É essencial uma perspetiva a longo prazo. O Fundo deve dar prioridade aos investimentos estruturais que combatam as causas profundas da pobreza energética e dos transportes, como a renovação de edifícios, as infraestruturas de mobilidade e a energia das comunidades, em vez de depender de apoio ao rendimento a curto prazo.

A orientação deve ser melhorada através da utilização de dados recolhidos localmente e repartidos territorialmente e da exploração de quadros de dados estabelecidos, como o Pacto de Autarcas. Essencialmente, uma parte do Fundo Social para o Clima deve ser atribuída diretamente aos órgãos de poder local e regional. O apoio aos municípios com recursos adequados acelerará a execução.

Um aviso para o futuro orçamento da UE

Este segundo relatório da Aliança Local baseia-se num briefing anterior da Aliança em dezembro de 2024, que alertou para o facto de que, sem princípios de parceria sólidos, os Planos Climáticos Sociais nacionais ficariam aquém. Esse aviso está agora a concretizar-se.

O processo do Fundo Social para o Clima deve servir de alerta para o próximo orçamento da UE para sete anos (2028-2034). Como tem sido repetidamente demonstrado, quando os governos locais e autárquicos são deixados de for, o investimento da UE não consegue realizar todo o seu potencial.

O futuro orçamento da UE deve integrar a governação a vários níveis em todos os instrumentos de financiamento.

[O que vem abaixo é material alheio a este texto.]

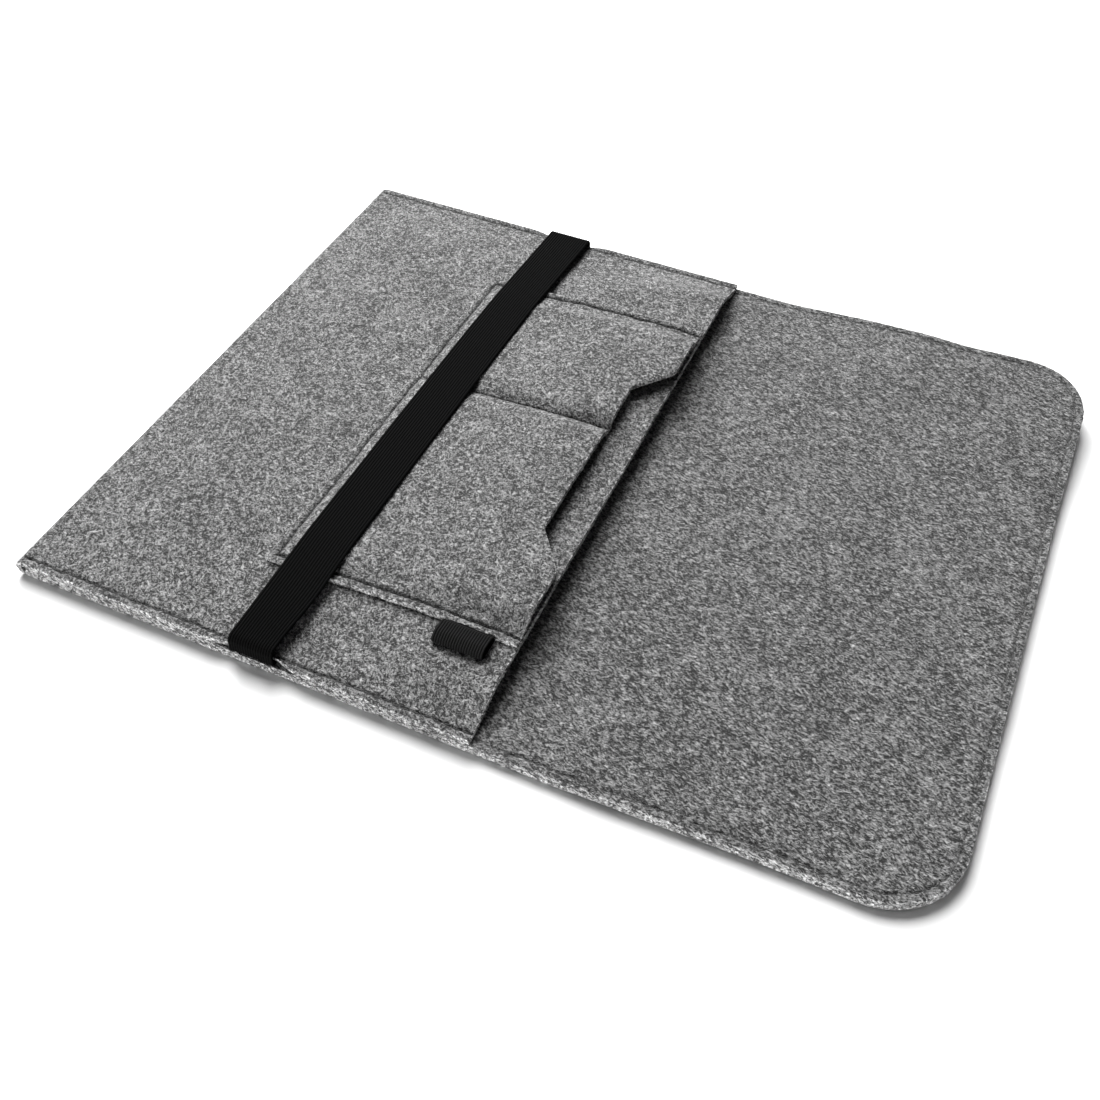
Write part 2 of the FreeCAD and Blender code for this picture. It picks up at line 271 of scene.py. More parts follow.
def elastic_material(name, along, crest_highlight, base_tone):
    """Black knitted elastic: ribs are in the mesh, with a painted highlight on their crests, and fine cross
    threads are in the bump.
    """
    m, nodes, links = new_material(name)
    coords = nodes.new("ShaderNodeTexCoord").outputs["Object"]
    wave = nodes.new("ShaderNodeTexWave")
    wave.bands_direction = along
    wave.inputs["Scale"].default_value = 330
    wave.inputs["Distortion"].default_value = 1.2
    wave.inputs["Detail"].default_value = 1.0
    wave.inputs["Detail Scale"].default_value = 2.0
    links.new(coords, wave.inputs["Vector"])
    fuzz = noise(nodes, links, coords, 2600, 2.0, 0.6)
    patchy = noise(nodes, links, coords, 140, 2.0, 0.5)
    crest = add(nodes, "ShaderNodeAttribute", attribute_name="crest").outputs["Fac"]
    # Painted highlight: the rib crests are made lighter than the grooves.
    total = math_node(nodes, links, "MULTIPLY", crest, crest_highlight)
    for value, tone in ((fuzz, base_tone), (wave.outputs["Fac"], THREAD_TONE), (patchy, THREAD_TONE)):
        total = math_node(nodes, links, "ADD", total, math_node(nodes, links, "MULTIPLY", value, tone))
    height = math_node(nodes, links, "MULTIPLY", fuzz, 0.8)
    height = math_node(nodes, links, "ADD", wave.outputs["Fac"], height)
    bump = add(nodes, "ShaderNodeBump", Strength=0.6, Distance=0.00018)
    links.new(height, bump.inputs["Height"])
    rough = ramp(nodes, links, fuzz, -1.4, 1.2)
    grey_shader(nodes, links, total, rough, bump.outputs[0], 0.012)
    return m


def thread_material(name, grey):
    """Twisted sewing thread."""
    m, nodes, links = new_material(name)
    coords = nodes.new("ShaderNodeTexCoord").outputs["Object"]
    twist = nodes.new("ShaderNodeTexWave")
    twist.bands_direction = "DIAGONAL"
    twist.inputs["Scale"].default_value = 900
    twist.inputs["Distortion"].default_value = 2.0
    links.new(coords, twist.inputs["Vector"])
    fuzz = noise(nodes, links, coords, 2200, 2.0, 0.6)
    total = math_node(nodes, links, "ADD", twist.outputs["Fac"], fuzz)
    total = math_node(nodes, links, "MULTIPLY", total, grey)
    bump = add(nodes, "ShaderNodeBump", Strength=0.5, Distance=0.0001)
    links.new(twist.outputs["Fac"], bump.inputs["Height"])
    rough = ramp(nodes, links, fuzz, -0.9, 1.3)
    grey_shader(nodes, links, total, rough, bump.outputs[0], 0.3)
    return m


felt = felt_material("melange_felt", 0.115, 1.15, 0.0, 0.1, 0.8)
# The lining felt gets a lower grey than the outer felt: painted shade that darkens the flap.
lining_cloth = felt_material("melange_felt_lining", 0.102, 1.7, -0.25, 0.8, 0.3)
# The elastics' crest tones are painted highlights on their rib crests.
strap_cloth = elastic_material("ribbed_elastic", "X", 0.0036, 0.0008)
loop_cloth = elastic_material("ribbed_elastic_loop", "X", 0.014, 0.001)
dark_thread = thread_material("dark_thread", 0.016)
felt_thread = thread_material("grey_thread", 0.045)


# ---------------------------------------------------------------- mesh makers
def make_object(name, points, faces, material, attributes=None, sharp=42):
    """Object from points in millimetres, with a value per point for each attribute."""
    mesh = bpy.data.meshes.new(name)
    mesh.from_pydata((np.asarray(points) * MM).tolist(), [], faces)
    mesh.materials.append(material)
    mesh.validate()
    mesh.shade_smooth()
    mesh.set_sharp_from_angle(angle=math.radians(sharp))
    for key, values in (attributes or {}).items():
        layer = mesh.attributes.new(key, "FLOAT", "POINT")
        layer.data.foreach_set("value", np.asarray(values, np.float32))
    obj = bpy.data.objects.new(name, mesh)
    bpy.context.scene.collection.objects.link(obj)
    return obj


def grid_quads(rows, cols, start=0):
    """Counter-clockwise quads of a rows by cols grid of points."""
    i, j = np.meshgrid(np.arange(rows - 1), np.arange(cols - 1), indexing="ij")
    a = start + i * cols + j
    return np.stack([a, a + 1, a + cols + 1, a + cols], -1).reshape(-1, 4)


# A cut edge from its top to its bottom: how far out, and how high, as shares of the rim and of
# half the sheet's thickness.
EDGE_PROFILE = [(0.62, 0.94), (0.95, 0.62), (1.08, 0.05), (0.95, -0.62), (0.62, -0.94)]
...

As reformas e os investimentos devem ser concebidos em conjunto com os municípios e as regiões desde o início.

Uma abordagem mais inclusiva e territorialmente reativa não é apenas um princípio de governação, é a única forma de produzir resultados justos, eficazes e duradouros para as pessoas em toda a Europa.

*O inquérito e o relatório foram produzidos pela Local Alliance, uma coligação de governos locais, regionais e autárquicos composta por ACR+, CEMR, Climate Alliance, Energy Cities, Eurocities, FEDARENE, ICLEI Europe e POLIS. Trata-se de uma coligação informal que visa garantir que os municípios e as regiões têm as competências e os recursos necessários para aplicar o Pacto Ecológico Europeu e reforçar a resiliência da Europa.